- Gare de Villeneuve-Saint-Georges main building

General information
- Location: 94190 Villeneuve-Saint-Georges, Val-de-Marne, Île-de-France, France
- Coordinates: 48°43′48″N 2°26′46″E﻿ / ﻿48.730°N 2.446°E
- Elevation: 36 m (118 ft)
- Operator: SNCF
- Lines: Paris–Marseille railway Villeneuve-Saint-Georges–Montargis railway RER D
- Platforms: 4 (1 side and 3 central)
- Tracks: 8
- Train operators: SNCF
- Connections: Noctilien Lines N132, N134 and N135

Other information
- Station code: 87681825
- Fare zone: 4

History
- Opened: 12 August 1849; 177 years ago

Passengers
- 2024: 16,901,268

Services
| Preceding station | RER |  |  | Following station |
| Créteil-Pompadour towards Goussainville |  | RER D |  | Montgeron-Crosne towards Melun |
| Villeneuve-Triage towards Orry-la-Ville–Coye | Vigneux-sur-Seine towards Corbeil-Essonnes |
Villeneuve-Triage towards Creil
Villeneuve-Triage towards Villiers-le-Bel–Gonesse–Arnouville
| Preceding station | Ouigo |  |  | Following station |
| Paris-Bercy Terminus |  | Train Classique |  | Melun towards Lyon-Perrache |

Location

= Villeneuve-Saint-Georges station =

Railway station in Villeneuve-Saint-Georges, France

Villeneuve-Saint-Georges is a station in Villeneuve-Saint-Georges, Val-de-Marne, Île-de-France, France. The station was opened on 12 August 1849, and it is on the Paris-Marseille railway and the Villeneuve-Saint-Georges–Montargis railway.

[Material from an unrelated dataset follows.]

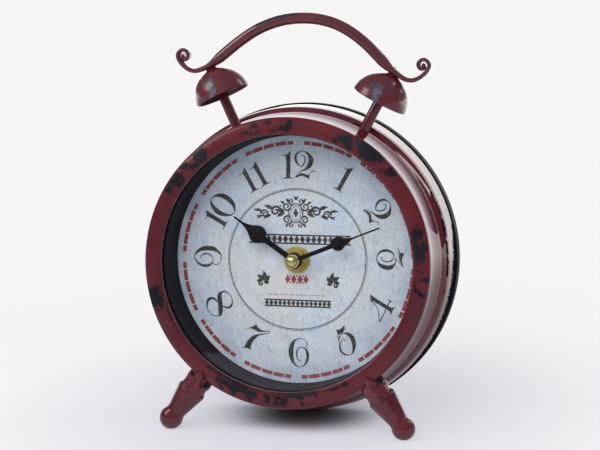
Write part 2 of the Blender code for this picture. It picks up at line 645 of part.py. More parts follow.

This station, together with the station of Villeneuve-Triage, serves the commune of Villeneuve-Saint-Georges.

==Station info==
The station of Villeneuve-Saint-Georges was opened on 12 August 1849. At the elevation of 36 meters above sea level, it is at the 14.386 kilometer point of the Paris–Marseille railway and is the northern terminus of the Villeneuve-Saint-Georges–Montargis railway. It serves 14,277,600 passengers per year, and during a survey in 2017, 14,889,829 people used the station.

==Train services==
- intercity services (Ouigo) Paris – Dijon – Lyon
- Local services (RER D) Creil–Orry-la-Ville–Coye–Goussainville–Saint-Denis–Gare de Lyon–Villeneuve-Saint-Georges–Juvisy–Corbeil–Essonnes
- Local services (RER D) Goussainville–Saint-Denis–Gare de Lyon–Villeneuve-Saint-Georges–Montgeron-Crosne–Combs-la-Ville–Quincy–Melun

==Extension of Paris Métro Line 18 to the East==
During the meeting of the steering committee of the Orly airport station, on 3 May 2016, the Grand Paris company announced that in order not to mortgage the future, protective measures will be taken at the station Orly Airport to create a possible extension of the Paris Métro Line 18 to the east of the line beyond 2030. This measure is taken after requests from local elected officials of Val-de-Marne and Essonne to connect Villeneuve-Saint-Georges station, located on RER Line D, to the Orly Airport area to facilitate its access. Other elected officials want the extension to go to Boissy-Saint-Léger station, located on RER Line A, to the same reasons. Finally, the department of Val-de-Marne via the Orbival association will mobilize elected officials to reflect on this extension.